Les notions d’identité et d’individu au Moyen Âge sont extrêmement complexes et sont débattues depuis des décennies par les historiens et les anthropologues. L’histoire des mentalités a été rejointe par celle des sentiments et, plus récemment, des émotions. La représentation du sujet dans les textes (littéraires ou d’autre nature) et les images (souvent en interaction avec des textes) offre un large champ d’investigation, creusé par l’ampleur temporelle du Moyen Âge, qui se prête à des approches pluri- ou transdisciplinaires. Les activités menées dans cet axe ont choisi tantôt la synchronie médiévale, tantôt la diachronie étendue de l’Antiquité à nos jours.
 
La figure archétypale de « l’homme sauvage » interroge la « nature » humaine et, en creux, la place de l’individu en société. Elle a fait l’objet d’un gros programme de recherche mené par Cristina Noacco et Sophie Duhem (FRAMESPA, UMR 5136) et décliné à travers plusieurs manifestations, dans une perspective à la fois diachronique et transdisciplinaire. Le séminaire « Homme sauvage, qui es-tu ? Sur les traces d’une figure polymorphe », qui s’est tenu à l’UT2J le 26 novembre 2015, s’est attaché à la définition des traits caractéristiques de l’homme sauvage ; les deux journées d’étude « Homme sauvage, qui es-tu ? Éthique et esthétique d’une figure à la frontière des mondes », qui se sont déroulées également à l’UT2J les 6 et 7 avril 2016, ont porté sur les enjeux éthiques et esthétiques de la représentation de ce motif.
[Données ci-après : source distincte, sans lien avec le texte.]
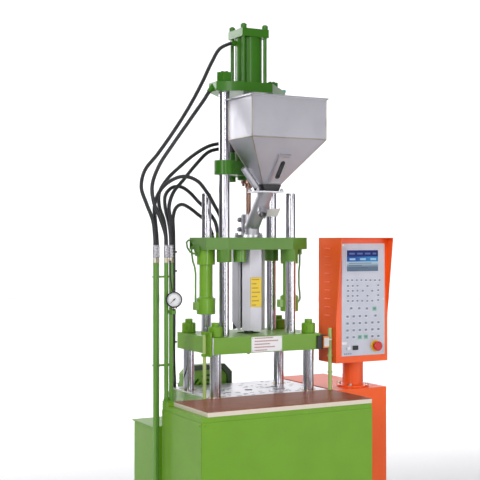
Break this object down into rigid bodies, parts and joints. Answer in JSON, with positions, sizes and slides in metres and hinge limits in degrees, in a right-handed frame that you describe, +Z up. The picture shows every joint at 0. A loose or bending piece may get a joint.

Le colloque international « L’homme des bois et l’homme vert. L’imaginaire de l’homme sylvestre dans la littérature et les arts » (UT2J, 8-9 février 2017) a permis d’élargir la réflexion à des spécialistes internationaux et de focaliser l’étude sur le motif central de l’homme sylvestre. La collaboration entre quatre laboratoires regroupant des littéraires et des historiens de l’art (FRAMESPA et PLH/ELH de l’UT2J, CELLAM et HCA de Rennes 2), a abouti enfin à l’organisation d’un colloque international organisé par Christine Ferlampin-Acher (CELLAM) et Bruno Boerner (HCA) sur « La femme sauvage dans les arts et les lettres » (Rennes, 13-14 octobre 2016). Un premier volume d’actes vient de paraître, L’Homme sauvage dans les lettres et les arts (Rennes, PUR, 2019), qui réunit les différentes contributions prononcées à Toulouse. Il sera suivi d’un deuxième volume pour ce qui est de La Femme sauvage dans les arts et les lettres.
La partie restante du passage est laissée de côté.